最後に取り上げるのは、第9章「Westphalia and All That」(Stephen D. Krasner)
この章は、ウェストファリア条約は「主権国家」という制度を作った、画期的な出来事だったと言われるけど、実はそうではない、ということを主張したもので、確か何年か前に「ウェストファリア神話」みたいなことが言われていた(ような気がする)ことを思い出すとあまり新規な主張ではないのですが、でも、本書が1993年に出ていることを考えると当時は新しかったのかもしれません。

本章の主張を乱暴にまとめると、
・ウェストファリア以前から自律的な政治主体は存在していた(北イタリアの都市国家等)
・ウェストファリア後も神聖ローマ帝国は残っていた(ナポレオンに廃止されるまで様々なアクターに利用されながら制度としてちゃんと存続。)
・のちの時代を見ても、19世紀~第一次世界大戦の頃に欧州は盛んに東欧・中欧・小アジア・南アメリカの国々に内政干渉していた(主権の侵害)し、経済的権限のみのEEZもあるし、南極はいくつもの国でシェアされているし、極め付けに、ECもある。
・ウェストファリアは現在の主権国家体制の起源だ!と言えるほど画期的な条約ではない。

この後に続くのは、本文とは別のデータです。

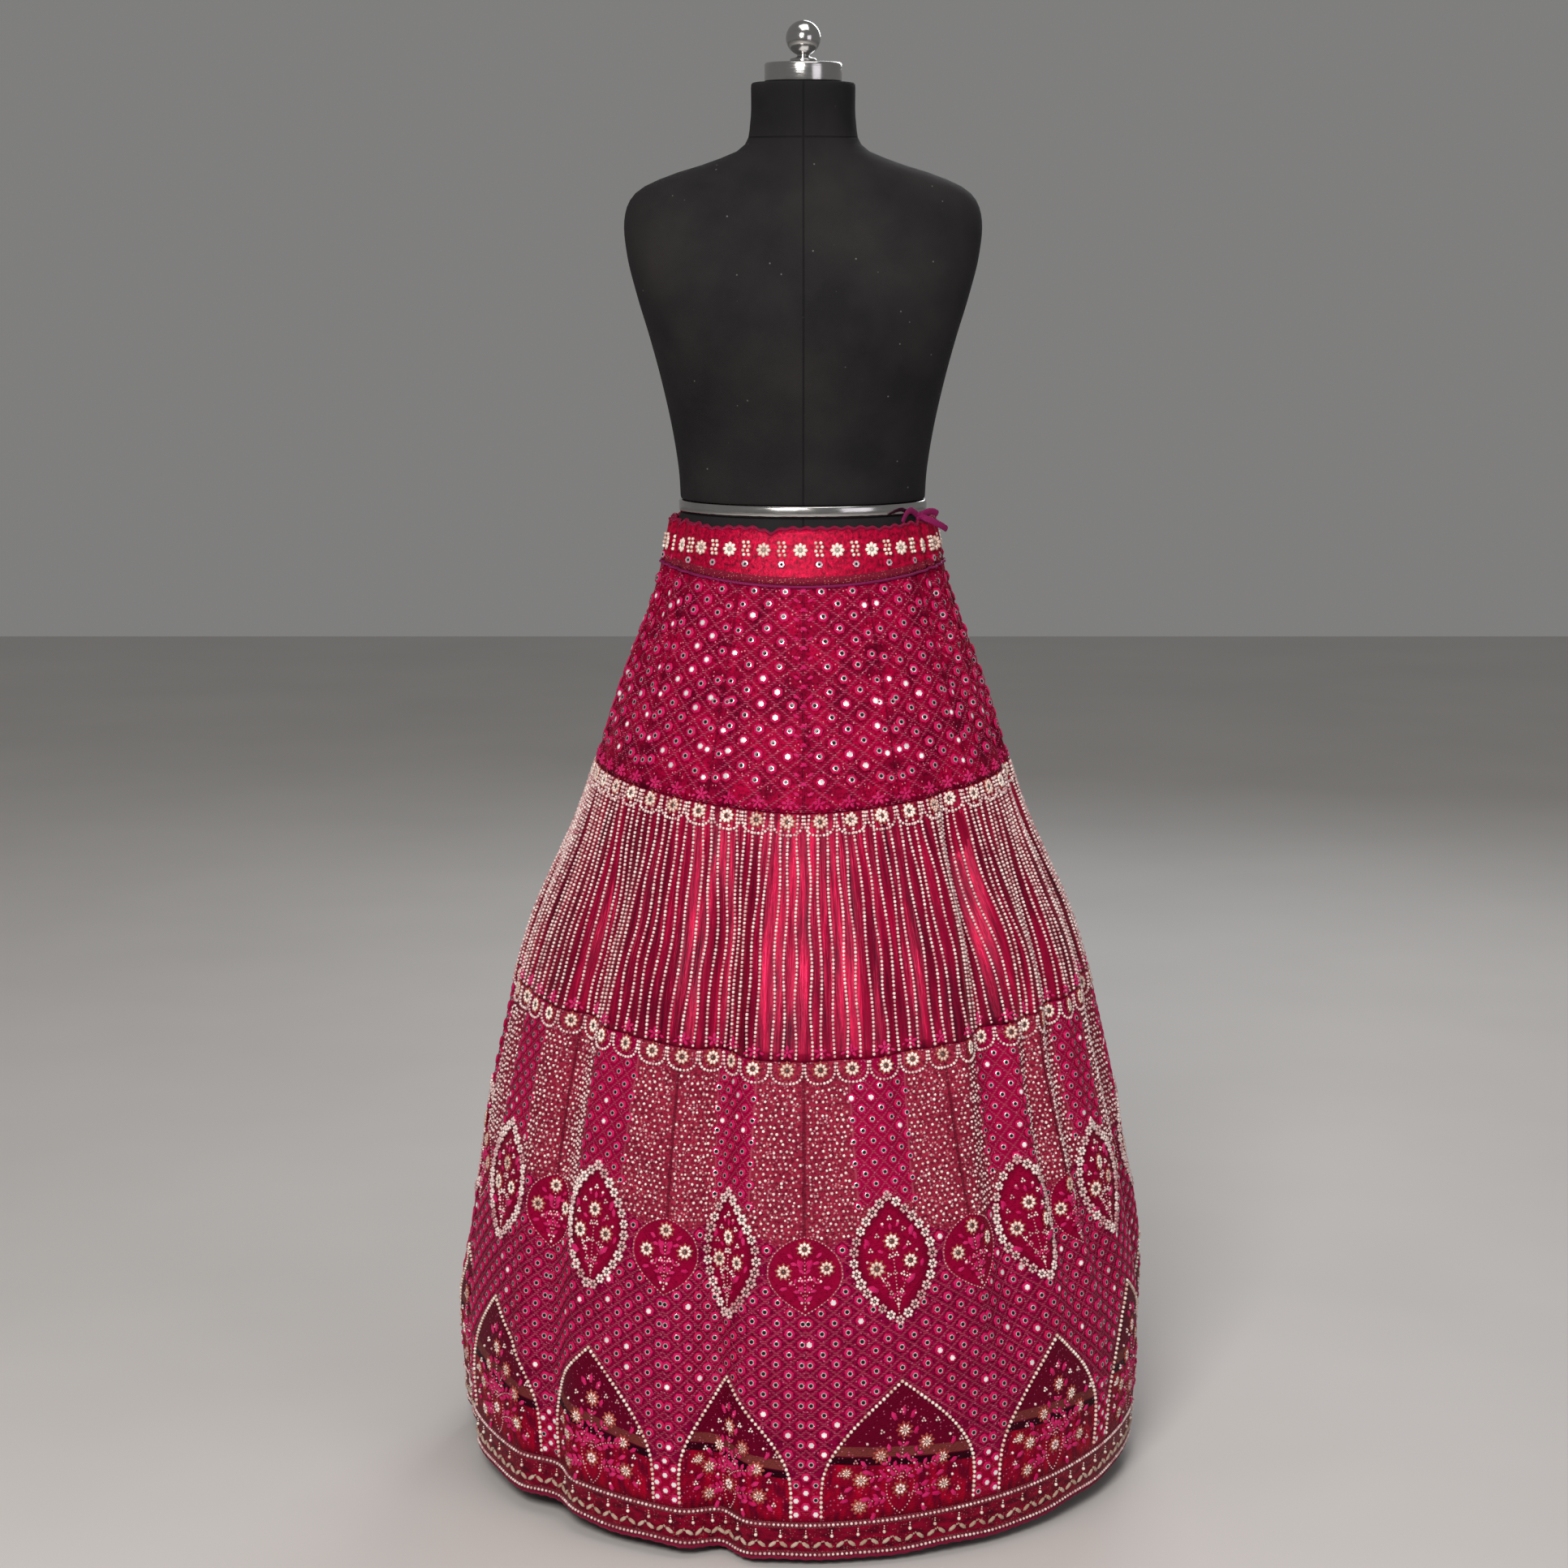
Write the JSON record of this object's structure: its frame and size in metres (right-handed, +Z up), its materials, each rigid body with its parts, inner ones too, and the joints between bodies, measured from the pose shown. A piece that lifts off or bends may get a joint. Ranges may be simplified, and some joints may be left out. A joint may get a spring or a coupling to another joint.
{
  "type": "lehenga skirt on a limbless dress form",
  "caption": "Long flared lehenga skirt with tiered bead and mirror work, gathered on a drawstring, standing on a limbless dress form with pole and base.",
  "frame": {"origin": "centre of the base plate's underside, on the floor under the form's axis", "axes": "+Z up along the form's pole, front of the skirt towards -Y, the wearer's left towards +X"},
  "size_m": [0.7593, 0.7494, 1.5453],
  "materials": {
    "band_satin": "bright crimson gathered satin with cream bead flowers",
    "mauve_piping": "mauve rolled piping",
    "mauve_cord": "mauve flat cord",
    "mirror_net": "crimson net with a pink diamond lattice and small mirrors",
    "bead_satin": "crimson satin with upright lines of pearl beads",
    "lattice_net": "crimson net with lattice, dotted panels and arches of bead work",
    "border_satin": "dark crimson satin with a bead vine and mauve edging",
    "facing_satin": "bright red satin facing",
    "cream_beads": "cream bead flowers and bead loops on a net strip",
    "black_jersey": "matt black jersey over the padded form",
    "chrome_steel": "polished chrome",
    "black_steel": "satin black powder coat"
  },
  "bodies": {
    "root": {"drawstring_end_lower": "mauve_cord", "drawstring_end_upper": "mauve_cord", "drawstring_knot": "mauve_cord", "drawstring_tied": "mauve_cord", "form_base": "black_steel", "form_finial": "chrome_steel", "form_lower": "black_jersey", "form_neck_cap": "chrome_steel", "form_pole": "chrome_steel", "form_upper": "black_jersey", "form_waist_ring": "chrome_steel", "hem_border_back": "border_satin", "hem_border_front": "border_satin", "hem_facing": "facing_satin", "leaf_outline_01": "cream_beads", "leaf_outline_02": "cream_beads", "leaf_outline_03": "cream_beads", "leaf_outline_04": "cream_beads", "leaf_outline_05": "cream_beads", "leaf_outline_06": "cream_beads", "leaf_outline_07": "cream_beads", "leaf_outline_08": "cream_beads", "leaf_outline_09": "cream_beads", "leaf_outline_10": "cream_beads", "leaf_outline_11": "cream_beads", "leaf_outline_12": "cream_beads", "leaf_outline_13": "cream_beads", "leaf_outline_14": "cream_beads", "lower_scallop_trim": "cream_beads", "lower_tier_back": "lattice_net", "lower_tier_front": "lattice_net", "middle_tier_back": "bead_satin", "middle_tier_front": "bead_satin", "upper_scallop_trim": "cream_beads", "upper_tier_back": "mirror_net", "upper_tier_front": "mirror_net", "waist_piping": "mauve_piping", "waistband": "band_satin"}
  },
  "joints": []
}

実は、この章は読んでいる分にはとても面白かったものの、本書全体の文脈にあまりフィットしない感じがしました。
ではなぜわざわざ取り上げたかというと、次の著者の主張が特に興味深く思えたからです。

著者によれば、ヨーロッパにはその政体や政策を正当化するための思想的道具がたくさん揃っていた。
それは、多様な政体がそれぞれをライバルとしながら存在していて、それぞれが思想家たちに身体の保護と物質的援助を与えていたことによって可能になっていた。
他方で、たとえば中国のような強力な帝国だと、新しいアイディアを考える人たちはその帝国の圧力によって圧殺されてしまう。
ヨーロッパはこうした意味で、多様な政治的アイディアが生成するのに理想的な場所だった。

このストーリーが妥当かどうかは分かりませんが、さらに著者は続けます。
多様なアイディアがあることによって、政治リーダーがその中から最も自分たちを正統化するものを選べるし、そのレパートリーの広さのおかげで、劇的な変化が起こっても人々は思想的についていくことができた(その変化やその意味を説明できる思想があった、ということか?)。(pp.261-263)

アステカ文明がスペイン人に遭遇したときのショックの大きさ(彼らはその出来事を説明する概念を持っていなかった)に言及したあと、著者はこう言います。

"Where the number of ideas is limited, sudden external shocks can be devastating. In Europe the rich mix of available ideas facilitated the construction of new legitimating rationales for political entities, soverign territorial states, whose material situation had been advantaged by economic and military changes." (p.264)


ちょっと壮大すぎて本当かな?と思わないわけにはいかないものの、でも、人文社会科学を勉強している僕にとっては、とてもencouragingな主張だなと思いました。